GIVEN REQUEST
The lines to be extracted run from the start of the listing through the line containing "return points"; copy them exactly and nothing else.

DATASET CONTENT

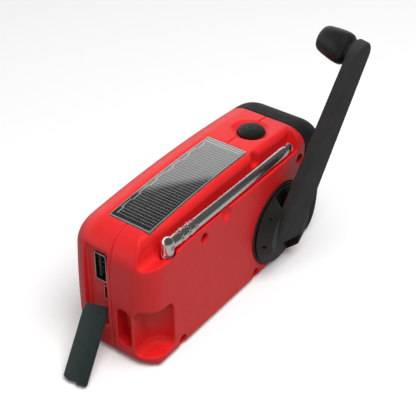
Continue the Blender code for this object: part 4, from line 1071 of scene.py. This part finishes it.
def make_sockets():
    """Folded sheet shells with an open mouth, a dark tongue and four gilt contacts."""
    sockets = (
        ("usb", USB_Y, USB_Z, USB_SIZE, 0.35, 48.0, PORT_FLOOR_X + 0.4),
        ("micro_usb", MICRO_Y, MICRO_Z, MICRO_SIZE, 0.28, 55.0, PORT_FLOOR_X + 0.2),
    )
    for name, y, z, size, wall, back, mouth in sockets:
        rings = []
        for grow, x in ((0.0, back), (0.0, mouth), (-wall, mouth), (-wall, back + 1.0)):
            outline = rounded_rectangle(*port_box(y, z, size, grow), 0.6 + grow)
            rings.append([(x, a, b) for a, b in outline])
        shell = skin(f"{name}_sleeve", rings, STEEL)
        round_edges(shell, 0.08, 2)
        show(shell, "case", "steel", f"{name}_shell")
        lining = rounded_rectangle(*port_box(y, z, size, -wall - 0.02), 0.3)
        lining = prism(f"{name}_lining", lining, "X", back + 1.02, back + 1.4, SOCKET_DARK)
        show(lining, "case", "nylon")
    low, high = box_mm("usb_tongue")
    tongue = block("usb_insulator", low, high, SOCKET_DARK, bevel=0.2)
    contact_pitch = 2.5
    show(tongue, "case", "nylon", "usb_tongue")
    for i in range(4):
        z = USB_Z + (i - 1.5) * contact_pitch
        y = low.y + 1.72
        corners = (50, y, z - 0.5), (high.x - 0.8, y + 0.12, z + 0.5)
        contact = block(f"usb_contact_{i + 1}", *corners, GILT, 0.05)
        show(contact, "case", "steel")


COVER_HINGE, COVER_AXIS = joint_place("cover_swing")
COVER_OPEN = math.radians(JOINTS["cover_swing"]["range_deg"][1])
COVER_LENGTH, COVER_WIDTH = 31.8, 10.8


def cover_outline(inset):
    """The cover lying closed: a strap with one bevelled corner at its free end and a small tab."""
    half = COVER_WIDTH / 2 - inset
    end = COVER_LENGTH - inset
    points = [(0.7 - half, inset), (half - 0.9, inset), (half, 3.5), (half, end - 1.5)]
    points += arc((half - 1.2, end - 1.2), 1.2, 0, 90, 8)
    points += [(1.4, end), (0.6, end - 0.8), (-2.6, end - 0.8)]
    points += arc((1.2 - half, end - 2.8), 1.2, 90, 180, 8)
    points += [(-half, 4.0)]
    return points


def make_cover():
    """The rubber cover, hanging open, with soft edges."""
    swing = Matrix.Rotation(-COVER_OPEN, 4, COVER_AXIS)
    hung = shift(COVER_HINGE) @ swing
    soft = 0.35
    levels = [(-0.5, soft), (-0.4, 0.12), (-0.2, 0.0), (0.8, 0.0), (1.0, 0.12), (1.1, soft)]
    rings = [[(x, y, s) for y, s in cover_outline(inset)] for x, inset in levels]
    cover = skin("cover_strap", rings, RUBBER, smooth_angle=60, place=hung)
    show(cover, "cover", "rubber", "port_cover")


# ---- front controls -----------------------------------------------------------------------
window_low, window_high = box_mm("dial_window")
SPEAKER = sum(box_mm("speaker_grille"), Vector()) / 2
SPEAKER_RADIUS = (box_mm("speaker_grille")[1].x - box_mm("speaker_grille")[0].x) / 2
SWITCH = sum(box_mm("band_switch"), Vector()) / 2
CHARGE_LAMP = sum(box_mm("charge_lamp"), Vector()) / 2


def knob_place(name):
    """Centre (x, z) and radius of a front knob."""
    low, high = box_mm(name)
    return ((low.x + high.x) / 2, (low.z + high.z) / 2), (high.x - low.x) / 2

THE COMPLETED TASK
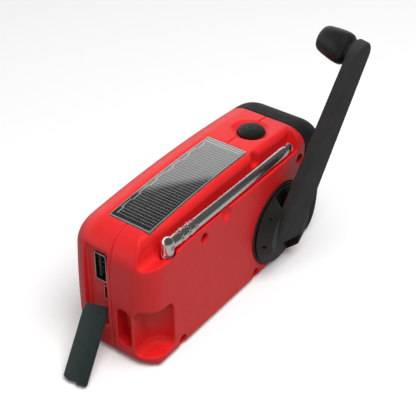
Continue the Blender code for this object: part 4, from line 1071 of scene.py. This part finishes it.
def make_sockets():
    """Folded sheet shells with an open mouth, a dark tongue and four gilt contacts."""
    sockets = (
        ("usb", USB_Y, USB_Z, USB_SIZE, 0.35, 48.0, PORT_FLOOR_X + 0.4),
        ("micro_usb", MICRO_Y, MICRO_Z, MICRO_SIZE, 0.28, 55.0, PORT_FLOOR_X + 0.2),
    )
    for name, y, z, size, wall, back, mouth in sockets:
        rings = []
        for grow, x in ((0.0, back), (0.0, mouth), (-wall, mouth), (-wall, back + 1.0)):
            outline = rounded_rectangle(*port_box(y, z, size, grow), 0.6 + grow)
            rings.append([(x, a, b) for a, b in outline])
        shell = skin(f"{name}_sleeve", rings, STEEL)
        round_edges(shell, 0.08, 2)
        show(shell, "case", "steel", f"{name}_shell")
        lining = rounded_rectangle(*port_box(y, z, size, -wall - 0.02), 0.3)
        lining = prism(f"{name}_lining", lining, "X", back + 1.02, back + 1.4, SOCKET_DARK)
        show(lining, "case", "nylon")
    low, high = box_mm("usb_tongue")
    tongue = block("usb_insulator", low, high, SOCKET_DARK, bevel=0.2)
    contact_pitch = 2.5
    show(tongue, "case", "nylon", "usb_tongue")
    for i in range(4):
        z = USB_Z + (i - 1.5) * contact_pitch
        y = low.y + 1.72
        corners = (50, y, z - 0.5), (high.x - 0.8, y + 0.12, z + 0.5)
        contact = block(f"usb_contact_{i + 1}", *corners, GILT, 0.05)
        show(contact, "case", "steel")


COVER_HINGE, COVER_AXIS = joint_place("cover_swing")
COVER_OPEN = math.radians(JOINTS["cover_swing"]["range_deg"][1])
COVER_LENGTH, COVER_WIDTH = 31.8, 10.8


def cover_outline(inset):
    """The cover lying closed: a strap with one bevelled corner at its free end and a small tab."""
    half = COVER_WIDTH / 2 - inset
    end = COVER_LENGTH - inset
    points = [(0.7 - half, inset), (half - 0.9, inset), (half, 3.5), (half, end - 1.5)]
    points += arc((half - 1.2, end - 1.2), 1.2, 0, 90, 8)
    points += [(1.4, end), (0.6, end - 0.8), (-2.6, end - 0.8)]
    points += arc((1.2 - half, end - 2.8), 1.2, 90, 180, 8)
    points += [(-half, 4.0)]
    return points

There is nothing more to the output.